Michael Clifford: This is what you get when you falsely promise a democratic revolution. Three years ago, Enda Kenny looked the electorate in the eye, struck that ham actor pose of his, and promised that he would usher in a "democratic revolution". He and his government did no such thing. Last Friday, the electorate declared that they won’t get fooled again.

Anybody who trawled the doorsteps with candidates during the election campaign would have heard the issue of water charges repeatedly being raised like a jack in the box. But this election was about something more profound than that, or the property tax, or the universal social charge. Many who reaped a golden harvest on Friday milked these issues, but the extent of the collapse in Labour’s vote in particular hinted at a deeper disillusionment.

In 2011, the electorate knew well that the old politics was kaput. Feather bedding, approaching the European powers like supplicants, putting party before country, vested interests before the common good — everybody knew that these values had landed the country in the mire.

Fianna Fáil was punished, and Kenny said that on the journey back he would beat a new, fairer path, where the moral imperative of politics would be restored. The electorate responded by delivering the biggest majority in the history of the State.

Europe

Euro Topics: Pension reform reveals German double standards: The German Bundestag is due to pass a controversial pension reform proposed by the grand coalition government today, Friday. The new law will allow certain people to retire on a full pension at 63. It's no wonder critics accuse the government of applying double standards, economist Klaus Zimmermann writes in The Financial Times: "The Germans, in the pursuit of their strategy to right the listing ship of the eurozone, have demanded all sorts of adjustment measures from their partners. ... In such a highly charged political environment, the government risks being criticised for double standards. It apparently insists on toughness when it comes to the choices that must be made by other nations. But for its own citizens - already comfortably off, in comparison to many in Europe - it sweetens the deal still further, while paying no heed to cost or sustainability."

Don't deliver arms to Syria: The proposal by the Danish Foreign Minister Martin Lidegaard that moderate rebels in Syria should be supplied with arms is not the right solution, the Christian Danish daily Kristeligt Dagblad writes, offering the following comparison: "Things are not at the point they got to in Bosnia, where soldiers of the UN and later Nato were on the ground while at the same time the Croatians and Bosnians were secretly (and without Danish support) being supplied with weapons to fight the Serbs. The war was then ended at the negotiating table. These factors aren't in play in Syria, which is why more weapons would likely only result in the use of even more weapons. For that reason we should put our hopes in a new strategy by Denmark, other EU states and the US aimed at least at quickly creating a humanitarian corridor for the most needy."

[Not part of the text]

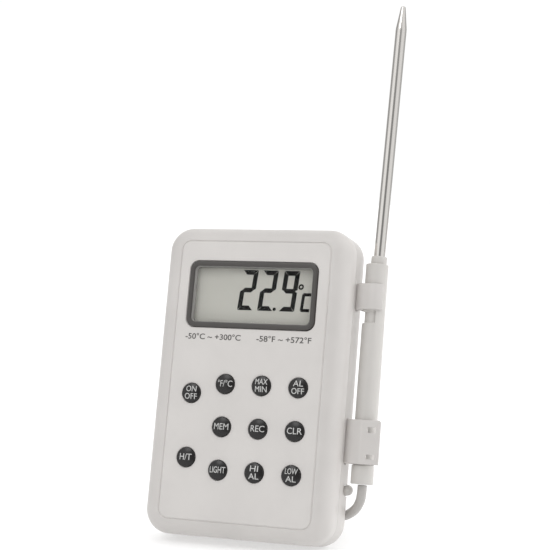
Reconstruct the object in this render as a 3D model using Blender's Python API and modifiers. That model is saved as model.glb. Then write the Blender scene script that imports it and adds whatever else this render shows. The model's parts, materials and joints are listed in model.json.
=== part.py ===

Deep rift between Belgian politics and business: Economic growth and high unemployment are the main themes of the parties ahead of the parliamentary elections in Belgium this Sunday. But a deep divide runs between the politicians and the business community, the liberal business daily De Tijd complains: "Politics and business - two different worlds. They each follow their own logic. The one world is barely aware of what goes on in the other. That's a pity because they both need each other. ... There are attempts to build bridges, but in this election too, it's hard to find any entrepreneurs at all on the party tickets. On the other hand there are too few politicians campaigning for the interests of the business community. This community is vitally important for the economy, but its members don't count so much as voters. ... The politicians can't make the economy grow merely by snapping their fingers. That requires enthusiastic individuals who found and build up companies. Fanning that enthusiasm will be an important task for the new government."